What about Edward Hopper? Doesn’t he deserve a mention?
The Frat Boy
Courtesy New York Magazine, "perhaps Bush’s self-portraits reveal a former president doing some serious soul-searching in the (almost) twilight of his life". (thesmokinggun.com)
While other critics think the steamy shower self-portrait is more than meets the eye, Saltz points out an all-too-plausible interpretation: here’s the “frat boy” we (and he) know all too well, a “perverse” W. looking at himself in the mirror as he lathers up with soap, perhaps in the midst of a little rub and tug. We won’t get too carried away, but come on, George, are we really supposed to believe that your muscles are that big? As Saltz writes, it’s “as if the unreal has become a companion to the painter.”
The Purist
The third picture of Bush in the bathtub is, in critic Hrag Vartanian's opinion “a dull painting.” Vartanian dashes off a bit of a backhanded compliment as he observes that the image “reminds me of Frida Kahlo’s famous 1938 painting What I Saw in the Water or What the Water Gave Me, but without all the symbolism or richness.”

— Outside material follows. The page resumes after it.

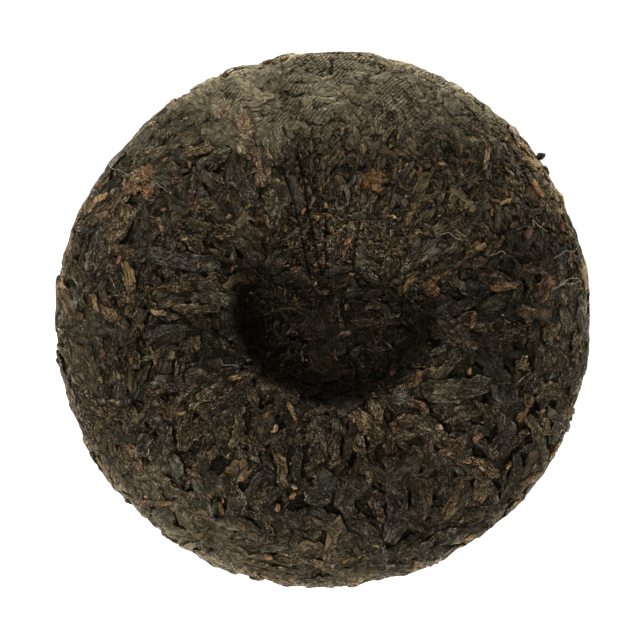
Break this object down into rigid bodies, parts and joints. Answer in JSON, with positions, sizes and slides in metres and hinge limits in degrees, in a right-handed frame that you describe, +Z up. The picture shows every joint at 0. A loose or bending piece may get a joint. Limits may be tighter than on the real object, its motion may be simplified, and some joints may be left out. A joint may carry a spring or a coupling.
{
  "type": "pressed tea cake",
  "caption": "Round flat cake of dark fermented tea leaves pressed in a tied cloth, with a deep knot dimple in one face and a rounded rim.",
  "frame": {"origin": "on the flat spot under the middle of the cake", "axes": "+X to the picture's right, +Y to the picture's top, +Z up out of the dimpled face"},
  "size_m": [0.201, 0.2017, 0.027],
  "materials": {
    "pressed_leaf": "matt dark brown pressed tea leaf with paler bud flecks"
  },
  "bodies": {
    "root": {"tea_cake": "pressed_leaf"}
  },
  "joints": []
}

But Saltz calls it “the strangest, and the strongest” of the three. It shows Bush looking down at his toes as the water runs into the bath. “This means we’ve already seen two images of him cleansing himself, in warm water,” Saltz notes. “It’s already enough to set you off on fantasies of aloofness, aloneness, exile, and hiding.”
“Bush regards himself,” Saltz writes. “Yet nothing untoward is showing or seen. He is chaste and untouched even when alone. We see his knobby knees and his toes peeking up above the running water.”
He is at once a child and an old man, innocent and guilty. One imagines him at ease in the bathtub, perhaps recalling distant memories of being bathed by his mother. Or is he exposing himself in a moment of darkness, as he contemplates slipping beneath the water’s surface, his last gasp before an eternal sleep?
Or maybe he’s just obsessing over his pruning toes.
“Bush regards himself. Yet nothing untoward is showing or seen. He is chaste and untouched even when alone. We see his knobby knees and his toes peeking up above the running water.” (Courtesy thesmokinggun.com)
The Idiot Savant
Gawker’s curt description of Bush’s paintings as “awkward and simple” was not particularly generous. But let’s be honest: they are amateur at best. But that’s not to say there’s not room for improvement. After all, Bush only recently picked up the hobby, according to Joe Hagan’s profile of the family in New York last October. Bush’s favorite subjects at the time were allegedly “portraits of dogs and arid Texas.” Now he’s doing self-portraits ... in the buff! So one could say he’s come a long way from painting labrador retrievers.
But Oliver Burkeman of The Guardian calls the works “technically shoddy,” pointing out the “impossible reflection in the shower mirror, for starters, or the perspective on the bathtub, which must be the longest and narrowest in existence.”
New York writer Dan Amira agrees that the painting’s aesthetic quality is none too impressive, but that perhaps Bush’s self-portraits reveal a former president doing some serious soul-searching in the (almost) twilight of his life. Amira sees Bush “staring off into the corner of the shower, as if contemplating past sins that can never be washed away, no matter how much soap you use and how hard you scrub.”
He imagines Bush’s religious subconscious speaking to him, inspiring him to paint and looking at him “like a haunting apparition. You can’t hide from yourself, the face is saying. You can’t hide from God.”
But perhaps Burkeman puts it best: “ As an amateur painter, we should avoid misunderestimating him.”